Nabokov’s prejudices went beyond Russian authors. He maintains that Thomas Mann is a bad writer on a big scale (despite living so long in Germany, Nabokov claimed to have scant knowledge of its language and no respect for its culture, except Goethe). He is unrelenting in his mockery of Sigmund Freud: see, for instance, his essay ‘What Everyone Should Know’ (1931) and his insistence that there was ‘barely anything’ autobiographical in Lolita. Yet Nabokov’s own work often shows an adult protagonist in thrall to childhood eroticism. A similar state of denial underlies his suspicion of translators. He never found any foreigner’s Russian to have attained the level necessary to translate his or anyone else’s prose or verse. He disavowed even his own attempts to translate Pushkin into French and English: his four-volume English translation of Eugene Onegin was meant not just to shame all previous translators but also to prove Pushkin untranslatable (he certainly made it unreadable). Only his own self-translations escape his censure. But since Nabokov’s death, English translators of Pushkin (for example, Stanley Mitchell) and Turgenev (particularly Peter Carson) have exposed ‘untranslatability’ as a myth.

In his interviews Nabokov offers clear-headed evaluation of his own work. Of his Russian novels The Gift and of his English novels Lolita, Pale Fire and Pnin evoke the most pride. Only, perhaps, about that self-indulgent self-pastiche Ada did he delude himself. Nabokov could be blind to the merits of his fellow Russian authors: he loathed Dostoevsky, for instance. This is understandable, for Nabokov was a visual writer who found dialogue (unless it was imaginary) hard to reproduce or invent (a disability he overcame only in his film script for Lolita), whereas Dostoevsky had no eye, least of all for nature, yet wrote such good dialogue that his novels can be staged almost without a playwright’s intervention. More surprisingly, Nabokov is reluctant to see merit in Pasternak. True, Doctor Zhivago is a bad novel in every respect, but it should have evoked recognition of the fraternity between Pasternak and Nabokov: like Pale Fire, Dr Zhivago includes poetry, written ostensibly by the novel’s hero, which is far better than any verse written by the author in the previous decade. And when, in 1959, Nabokov and Pasternak were both being hounded, one for writing pornography, the other for anti-Sovietism, they protested their innocence in verse with remarkably similar naivety, bordering on disingenuousness. Nabokov asked, ‘What is the evil deed I have committed?/Seducer, criminal – is this the world/For me who set the entire world a-dreaming/Of my poor little girl?’, while Pasternak complained, ‘What sort of foul deed did I do,/Am I a killer and a villain?/I made the whole world weep/Over the beauty of my land?’

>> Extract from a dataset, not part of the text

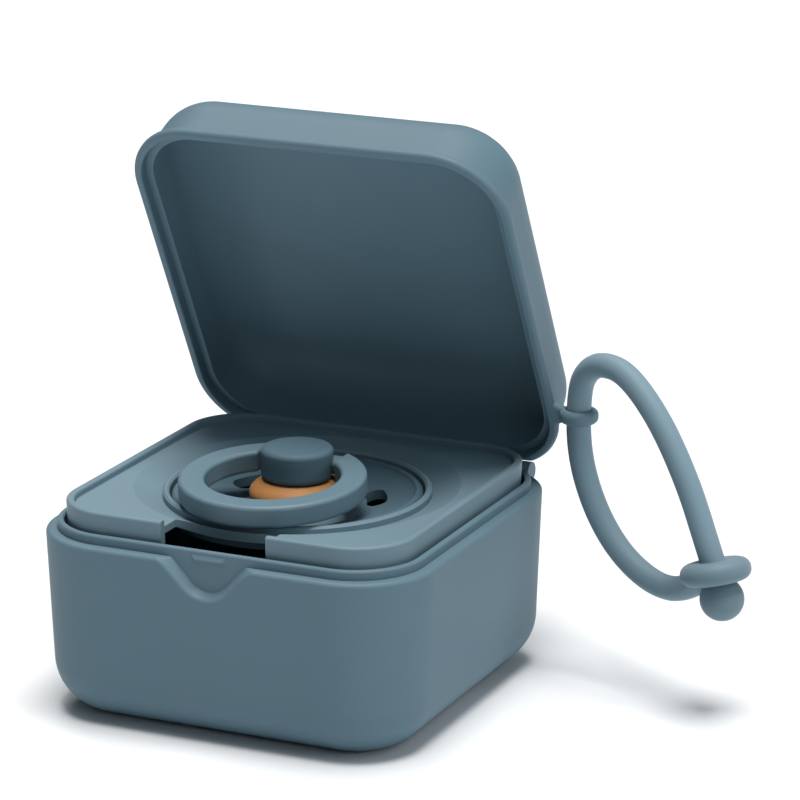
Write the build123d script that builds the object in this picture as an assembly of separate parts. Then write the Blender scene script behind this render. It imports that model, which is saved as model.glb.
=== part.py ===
"""Pacifier sterilizer case: a square box with a steam tray, a hinged lid, a strap and the pacifier it holds.

Millimetres. The origin is the centre of the bottom face, X runs along the front to the right,
Y to the back and Z up. The lid stands open at LID_OPEN_DEG, its rest pose.
"""

import os
from math import cos, pi, radians, sin, sqrt, tan

from build123d import *

# ---- clearances ----
RUNNING_FIT = 0.05  # radial, hinge pin in the lid's knuckles, ring pin in the knob
CURVED_GAP = 0.35  # between curved faces that move past each other
SEAM_GAP = 0.4  # tray in the base, base band in the lid
SEAT_FIT = 0.05  # pieces that are pushed into each other and stay there

# ---- drawing aids ----
OVERLAP = 0.5  # joined shapes run this far into each other
OVERSHOOT = 1.0  # cuts run this far past what they cut
NEAR = 0.02  # tolerance when edges are picked by their place

# ---- base ----
SIDE = 68.0  # width and depth at the shoulder
SHOULDER_Z = 30.8  # height of the ledge that the lid rests on
CORNER_R = 13.5  # plan corner radius at the shoulder
DRAFT_DEG = 2.3  # walls lean in towards the bottom
BOTTOM_R = 9.0  # rounding of the lower edge
SHOULDER_R = 0.7
FLOOR_T = 2.2
BAND_INSET = 1.9  # the locating band stands this far inside the wall's face
BAND_T = 1.1
BAND_H = 1.6
BAND_R = 0.45
RIB_T = 1.6  # ribs inside that carry the tray
RIB_OFFSET = 16.0
RIB_LEDGE = 1.0  # the ribs stand out this far past the tray's wall

# ---- thumb scoop and catch on the front ----
SCOOP_HALF_W = 8.31  # where the flanks meet the shoulder line
SCOOP_FLANK_DEG = 47.0
SCOOP_BOTTOM_R = 5.5
SCOOP_TOP_R = 4.5
SCOOP_LINE_UP = 0.05  # the bell is drawn from this far above the shoulder
SCOOP_WALL_DEG = 32.0  # its side walls slope in to its floor, which is flush with the band
CATCH_W = 6.0
CATCH_H = 1.7
CATCH_OUT = 0.38
CATCH_NOSE_DROP = 1.4  # its nose lies this far below its top
CATCH_END_SLOPE = 0.6  # its ends slope in by this much

# ---- tray ----
TRAY_RISE = 3.3  # rim above the base's band
TRAY_H = 10.7  # from the rim to the skirt's lower edge, on the base's ribs
TRAY_WALL = 1.35
TRAY_RIM_R = 0.45
DECK_DROP = 1.1  # deck below the rim
DECK_T = 1.2
DECK_W = 2.25  # narrowest part of the deck, between the wall and the dish
DISH_SLOPE_W = 4.8
DISH_DEPTH = 1.8
COLLAR_T = 1.1
COLLAR_H = 1.3  # above the dish
COLLAR_EDGE = 0.35
SEAT_W = 2.2  # ledge that the shield rests on
SEAT_DEPTH = 2.65  # below the collar's top
SEAT_T = 1.2
NOTCH_HALF_W = 9.3  # finger notch in the front
NOTCH_FLANGE = 1.6  # deck left between the notch and the collar
NOTCH_END_R = 2.5
NOTCH_H = 8.2  # from the rim down

# ---- lid, measured as if it were closed ----
LID_H = 15.3  # above the shoulder
LID_CORNER_R = 12.5  # plan corner radius of the lip
LIP_GAP = 0.15
LIP_H = 1.7
LIP_OUT = 1.1  # the lip stands out from the lid's wall
LIP_R = 0.7
LIP_FILLET = 0.8
LID_WALL = 1.8
LID_TOP_T = 2.0
LID_TOP_R = 8.0
BAND_HEADROOM = 0.2  # above the base's band, in the step inside the lip
RIM_EDGE_R = 0.3
LID_OPEN_DEG = 62.6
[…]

The later interviews contain some poignant personal details, also to be found elsewhere, notably in the biography of Nabokov by Boyd, who was an unusual combination of trusted friend of Nabokov’s widow and authorised biographer. Nabokov the man, he insisted, was stupid and clumsy, his hands apt only for netting and pinning butterflies; he could not drive or type – he wrote in pencil on index cards, and relied on his wife, Véra, to prepare fair copy. This places Nabokov in the ranks of Russian writers whose work was filtered through wives who transcribed their semi-illegible handwriting (Tolstoy) or took dictation (Dostoevsky, Bulgakov). One wonders if the idealised ‘whither thou goest I will go’ partners in the novels of Dostoevsky and Bulgakov may be a reflection of this. But in Nabokov’s case, as in Tolstoy’s, there is no sign of the author’s thoughts being refracted through the person of his wife. Few writers have been as impervious to extra-literary influence as Vladimir Nabokov.